YHP AUSTRALIA – Kitchen Garden Program for Secondary Schools


Location

National


Timing

Phase I:  2018 - 2020

Phase II: 2021


The local context

1 in 4 Australian adolescents are overweight or obese.

Overweight and obese children are more likely to become overweight adults and to develop chronic conditions such as type 2 diabetes and cardio-vascular disease at younger ages.

Australian research also suggests that overweight and obesity in childhood is associated with depression, poorer health related quality of life and low self-esteem.

Developing a positive relationship with food can lead to better health outcomes.




Our objectives

To help young people develop positive lifelong food habits through pleasurable food education, delivered through the Stephanie Alexander Kitchen Garden Program for Secondary Years.  

Our programme

Phase I: Develop and pilot an innovative kitchen garden program model, tailored to the needs of Australian secondary schools, to foster positive food habits and help combat the incidence of childhood obesity and associated health complications, in partnership with the Stephanie Alexander Kitchen Garden Foundation.

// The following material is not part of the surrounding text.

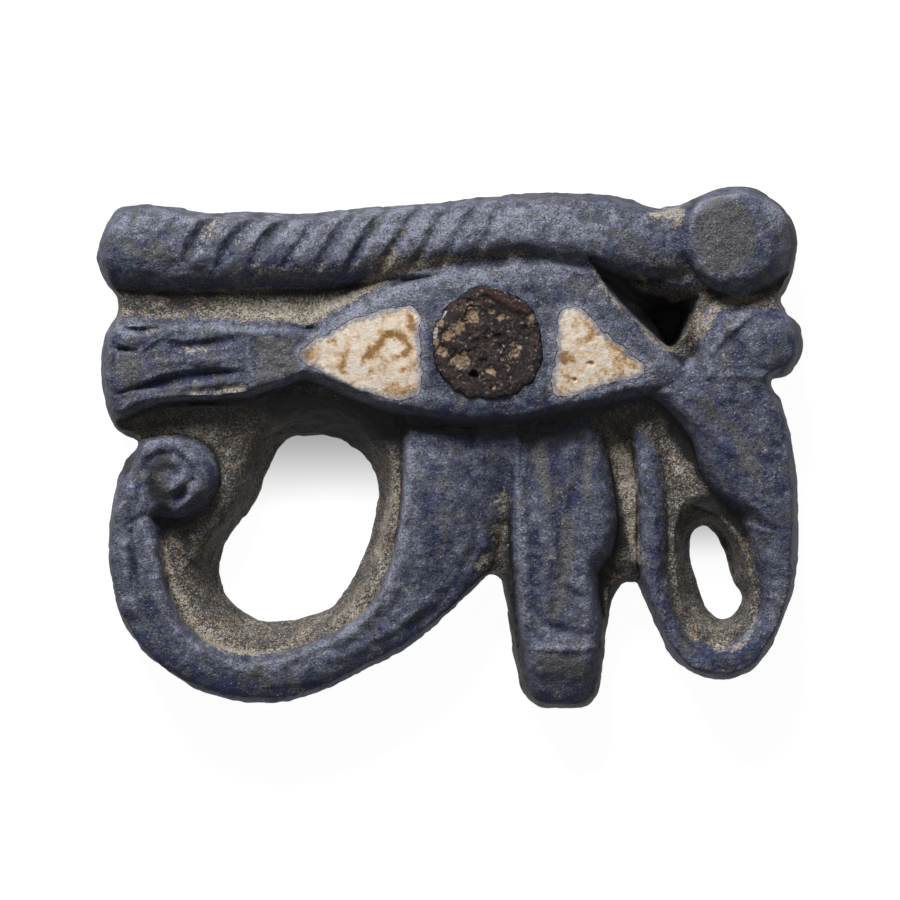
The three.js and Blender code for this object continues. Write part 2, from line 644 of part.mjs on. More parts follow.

Phase II: Will be an extension of this work resulting in an increase in reach with more schools, students and educators participating in the Stephanie Alexander Kitchen Garden Program for Secondary Years. To achieve this goal the following activities will be undertaken.

· Sector specific resources will be developed to support educators in their delivery of a hands-on pleasurable food education program.

· National promotion and dissemination of the Kitchen Garden Program for the Secondary Years.

· The Program and its uptake will be monitored, evaluated and findings added to the evidence of kitchen garden programs contributing to positive health outcomes for young people.



Sebastian’s story: A KGPSY journey of transformation

Before participating in the KGPSY at his school, Sebastian was described by his teachers as an involved but disruptive student. His lack of confidence and focus resulted in him performing as the class clown. When Jo, the Garden Specialist, first met Sebastian in Year 8, he “wasn’t very impressed”. Unfortunately, Sebastian has a severe learning disability, which has impacted on the development of his social skills and confidence in traditional classroom settings. 

As part of the Year 9 Food Science cohort involved in KGPSY at his school, Sebastian embraced the challenges of the outdoor learning environment, and developed a respectful relationship with Jo. During COVID-19 when Jo was tending to the garden, Sebastian regularly went into school to assist Jo – helping him build a fence and greenhouse for the school garden. In addition to offering a break from the isolation of lockdown, Sebastian remarked “…it was good to get out and see where our food was growing and what we were going to start using in the kitchen. It was cool to see how they were grown and how it was done.” 

The school has created a modified program for Sebastian, who is in the garden once or twice a week, for up to four hours at a time. The hands-on activities expanded skill-sets and increased responsibility has empowered Sebastian to realise some significant personal transformations. When assisting a Year 7 group to set up the school’s pizza oven, Sebastian emerged as a patient and generous leader. Sebastian has also experienced significant weight loss as a result of being physically active in the garden, and his improved confidence and sense of self has enabled him to secure part-time employment: of which he is very proud.

Sebastian has nurtured his new skills outside of the school environment by taking the initiative to set up his own vegetable garden at home. After purchasing his own garden bed, Sebastian sought out advice from Jo: sharing the experience with someone whose interests and expertise he trusts and respects.

Jo sees the changes in Sebastian’s behaviour, health, confidence, and engagement as a direct consequence of the teamwork and commitment that kitchen gardens necessitate. As far as Jo sees it, growing a kitchen garden instils an ongoing sense of responsibility, maintenance and care. This empowers students to be leaders across the whole cycle of pleasurable food education – from planting to harvesting – and beyond into the kitchen, home, and wider community.


Our partners

The Stephanie Alexander Kitchen Garden Foundation is a not-for-profit charity that supports educators to deliver pleasurable food education to students in Australia. Pleasurable food education teaches students to grow, harvest, prepare and share fresh, seasonal, delicious food in order to form positive food habits for life.

Delivered through a kitchen garden program, pleasurable food education is designed to be fully integrated into the curriculum has a wide array of benefits including supporting student health and wellbeing, encouraging critical thinking and teamwork, and engaging families and communities.